Once Martín moves in, a lot of work needs to be done to get the place habitable. For one, the house has no electricity and soon the place is crawling with workmen trying to rectify this little problem. Presumably it is the property manager who pays for this all, as Martín is only renting the place, but the workmen are less than pleased as the plans for the house do not match how the house is actually constructed. Martín waves all the complaints away as he is not interested in all that boring, practical stuff. He just wants to get on with his writing.
And he does. He throws himself into writing City of the Damned, preferably writing at night. He is completely obsessed with writing, only consuming coffee and cigarettes. He starts getting headaches, but ignores them, because writing is more important. He even starts speaking of himself in the third person.
He worked all night and collapsed from exhaustion at dawn, possessed by strange dreams in which the letters on the page trapped in the typewriter would come unstuck and, like spiders made of ink, would crawl up his hands and face, working their way through his skin and nesting in his veins until his heart was covered in black and his pupils were clouded in pools of darkness.
I would like to pause here for a moment and make an observation. I think Carlos Ruiz Zafón has a great way with words, as the above illustrates. He is good with images and setting different moods. But I find his characters – and the story so far – lacking. Martín is supposed to be this driven, obsessed young writer, but all I see is a whiney young man who thinks far too highly of himself and does not possess particularly sharp observation skills. I think this is what threw me the first time I read this book. There was this expectation of having to like it – “It’s Carlos Ruiz Zafón’s new book, hurray!” – but I didn’t like it and I couldn’t understand why. I think I am getting a glimpse of understanding now. I’ll come out and say it: I don’t like Martín.

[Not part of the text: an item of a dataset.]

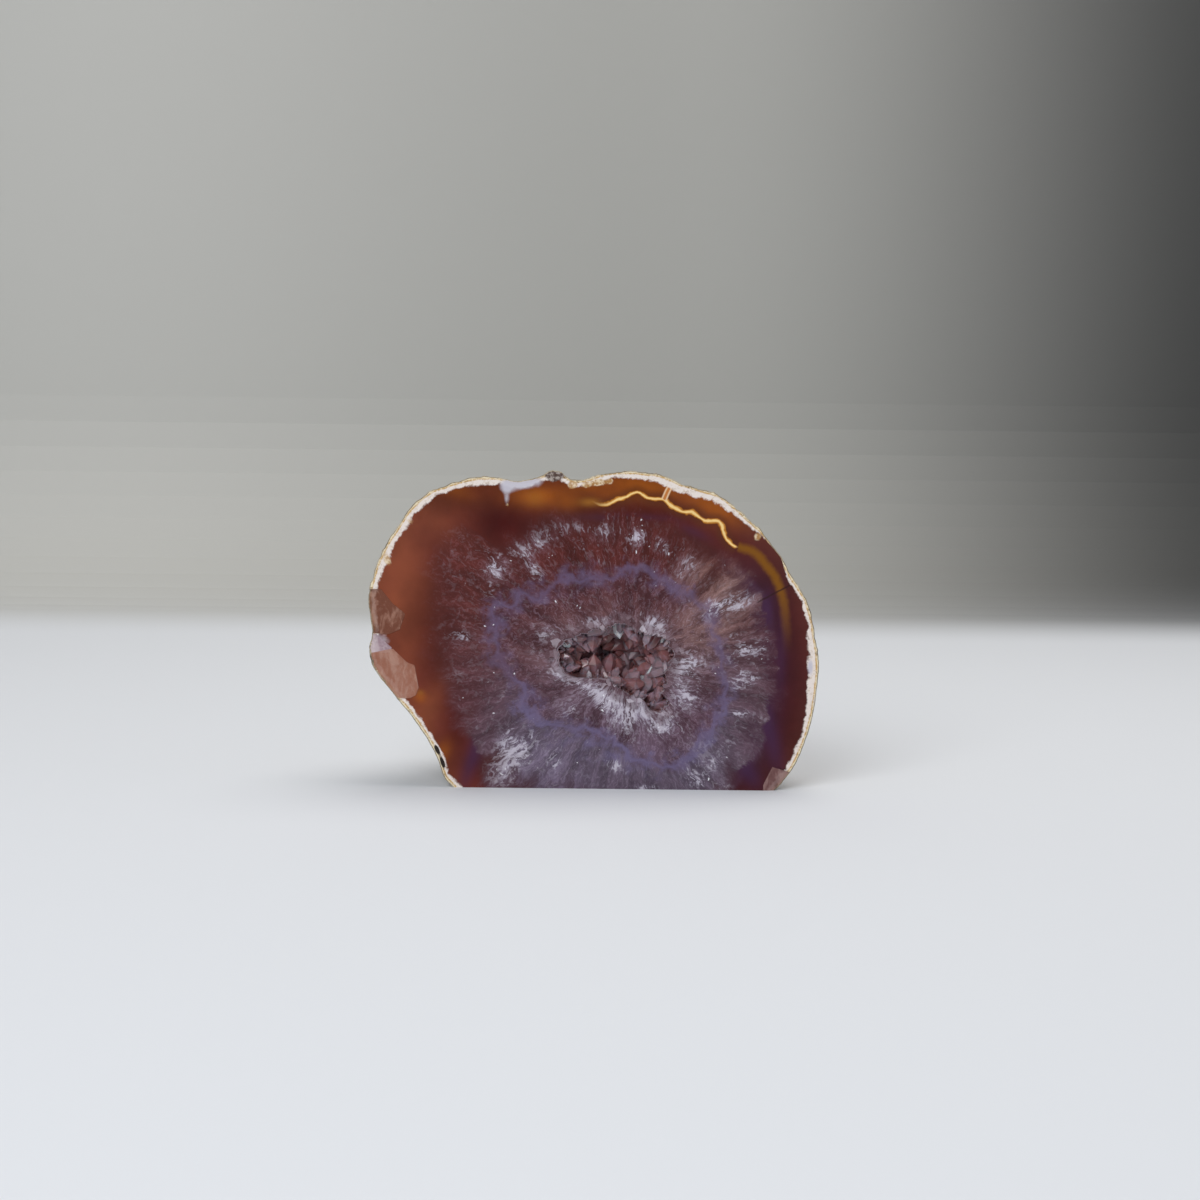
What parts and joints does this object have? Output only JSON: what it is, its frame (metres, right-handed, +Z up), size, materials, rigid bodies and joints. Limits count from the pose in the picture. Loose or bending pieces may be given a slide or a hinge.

Moving on. We flash forward a year and Martín decides to celebrate by going out into the sunshine. He has been cooped up in the house for months on end he tells us. So did he literally just exist on coffee and cigarettes, because wouldn’t he be dead now? And if not, who did the shopping for him, as we don’t hear about any maids or anything.
Anyhow, he goes out and when he comes back he finds a package from his mystery fan Andreas Corelli.
I stared at the bundle of paper which to me, in a not so distant past, had seemed to contain all the magic and light of the world. The cover still bore my bloodstained fingerprints.
‘Thank you,’ I whispered.
He then takes this package to Sempere to verify the authenticity. Which seems prudent, as it is very strange that Andreas Corelli knows about the book and Martín’s history with it. Especially if it turns out to be the exact same book he had given back to Sempere.
While he is in the bookshop, Cristina is there also. Now I want to point out something that I hadn’t noticed as much before. Whenever Cristina comes into the picture, Martín always hastens to add that she is Vidal’s chauffeur’s daughter. Now that he has learned in a previous chapter that she is also Vidal’s secretary, he introduces her as follows:
Cristina Sagnier, the chauffeur’s daughter and my mentor’s secretary…
I don’t know what this signifies, but it does seem very odd to me. I will ponder on it some more.
Martín just stares at her and Cristina looks up and smiles.
Sempere looked up and when he noticed the silly expression on my face, he took a quick X-ray of the situation.
‘You do know each other, don’t you?’ he said.
How does he make that connection? Martín probably looks at Cristina with lust on his face and if she is as beautiful as Martín makes her out to be, he could just be smitten with a beautiful woman. I don’t see how Sempere could immediately leap to the conclusion that they know each other.
Martín offers to help Cristina carry her order of books to her car, which proves to be very heavy.
Cristina was looking at me unconvinced. I offered her my ‘strong man’ smile.
‘Pure muscle,’ I said. ‘This is just a warm-up exercise.’
I would love to know what a strong man smile is exactly. I find this whole section a bit awkward, but that is probably good, as it was awkward for Martín as well. He is clearly in love with Cristina and she doesn’t really remember who he is.
Semepere teases Martín about his crush.
‘I know your secret now, Martín. I thought you had a steadier nerve in these matters.’
‘Everything gets a bit rusty.’
What nerve would he have had? The only woman who he had ever been with was the fictional Chloé, who we don’t hear about at all anymore. Other than that, he has been locked away in his house writing, so when he would have met another woman to develop a steady nerve is beyond me. But maybe Sempere doesn’t know that.